A pochi giorni dalle elezioni, è tornato prepotentemente di attualità il tema delle pensioni, a seguito del debutto dallo scorso primo giugno del pagamento universale per tutti i destinatari di prestazioni Inps dell’assegno al primo del mese.
Detto, fatto potrebbero voler dire sia il premier Renzi che il presidente Inps Tito Boeri, il quale per primo aveva prefigurato sia l’avvento della busta arancione, che l’omologazione della giornata di pagamento al primo del mese per tutti i tipi di gestioni da parte dell’istituto di previdenza. In proposito, nei prossimi mesi la sperimentazione si allargherà anche ai dipendenti pubblici e a tutti gli esclusi dal primo mese di prova.
Ma, ovviamente, da questi dettagli a una riforma delle Pensioni in grande stile, la differenza è molto ampia. Ma almeno a livello di volontà politica, questa volta il governo sembra deciso a tentare la strada della revisione della legge approvata a fine 2011 nel decreto salva Italia.
Lo ha confermato di recente anche il ministro dell’Economia Pier Carlo Padoan, uno dei più restii esponenti del governo a prefigurare una riforma delle pensioni, specie per i vincoli di spesa e bilancio a cui i conti pubblici italiani sono costantemente sottoposti dalle istituzioni europee.

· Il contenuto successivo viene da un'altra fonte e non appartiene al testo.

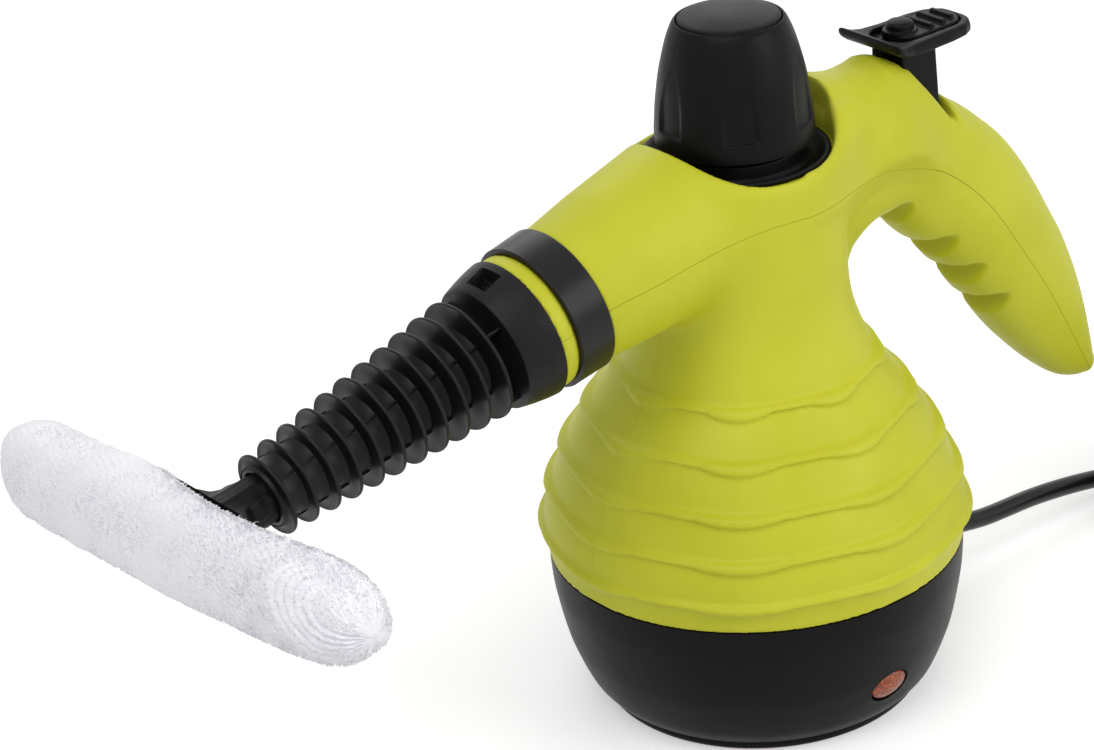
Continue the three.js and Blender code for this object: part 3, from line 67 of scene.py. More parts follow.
# Mesh making
def put_mesh(name, points, faces, smooth=True):
    """Makes an object of points in millimetres and faces of three or four corners each."""
    mesh = bpy.data.meshes.new(name)
    mesh.from_pydata((np.asarray(points, float) * MM).tolist(), [],
                     faces.tolist() if isinstance(faces, np.ndarray) else faces)
    mesh.polygons.foreach_set("use_smooth", [smooth] * len(mesh.polygons))
    mesh.update()
    piece = bpy.data.objects.new(name, mesh)
    bpy.context.collection.objects.link(piece)
    return piece


def grid_faces(rows, columns, closed=True):
    """Quads of a grid of rows by columns, each row's last column joined to its first where it is closed."""
    i, j = np.meshgrid(np.arange(rows - 1), np.arange(columns if closed else columns - 1), indexing="ij")
    beside, below = (j + 1) % columns, (i + 1) * columns
    return np.stack([i * columns + j, i * columns + beside, below + beside, below + j], -1).reshape(-1, 4)


def rounded(profile, radius=0.6, steps=3):
    """Profile of rows (radius, height) whose inner corners are cut by a short quadratic arc."""
    profile = np.asarray(profile, float)
    out = [profile[0]]
    for before, corner, after in zip(profile, profile[1:], profile[2:]):
        a, b = before - corner, after - corner
        la, lb = np.hypot(*a), np.hypot(*b)
        if la < 1e-6 or lb < 1e-6:
            continue
        start, end = corner + a / la * min(radius, la * 0.45), corner + b / lb * min(radius, lb * 0.45)
        for t in np.linspace(0, 1, steps + 1):
            out.append((1 - t) ** 2 * start + 2 * t * (1 - t) * corner + t ** 2 * end)
    return np.array(out + [profile[-1]])


def tidy(piece):
    """Merges doubled points, drops empty faces and turns the faces outward."""
    work = bmesh.new()
    work.from_mesh(piece.data)
    bmesh.ops.remove_doubles(work, verts=work.verts, dist=2e-6)
    bmesh.ops.dissolve_degenerate(work, edges=work.edges, dist=1e-7)
    bmesh.ops.recalc_face_normals(work, faces=work.faces)
    work.to_mesh(piece.data)
    work.free()
    piece.data.update()


# Finishes
class Link:
    """A shader socket that can stand in an expression."""

    def __init__(self, nodes, socket):
        self.nodes, self.socket = nodes, socket

    def join(self, operation, other, turned=False):
        """The operation on this socket and another value, or the other way about where it is turned."""
        pair = (other, self) if turned else (self, other)
        return self.nodes.node("ShaderNodeMath", {"operation": operation}, dict(enumerate(pair)))

    def __add__(self, other):
        return self.join("ADD", other)

    def __sub__(self, other):
        return self.join("SUBTRACT", other)

    def __rsub__(self, other):
        return self.join("SUBTRACT", other, True)

    def __mul__(self, other):
        return self.join("MULTIPLY", other)

    __radd__, __rmul__ = __add__, __mul__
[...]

“Ci stiamo lavorando e stiamo valutando diverse soluzioni. Pensiamo a una formula di flessibilità in uscita in cambio di una piccola riduzione dell’assegno pensionistico, per favorire l’ingresso delle giovani generazioni nel mondo del lavoro. Questo potrebbe comportare un costo per i conti pubblici che va redistribuito”.
Dunque, quanto annunciato dal ministro Padoan riprende le dichiarazioni di Boeri di qualche settimana fa, a proposito di un pensionamento anticipato che verrebbe concesso a quanti sono smaniosi di lasciare il lavoro pur con qualche malus nell’assegno.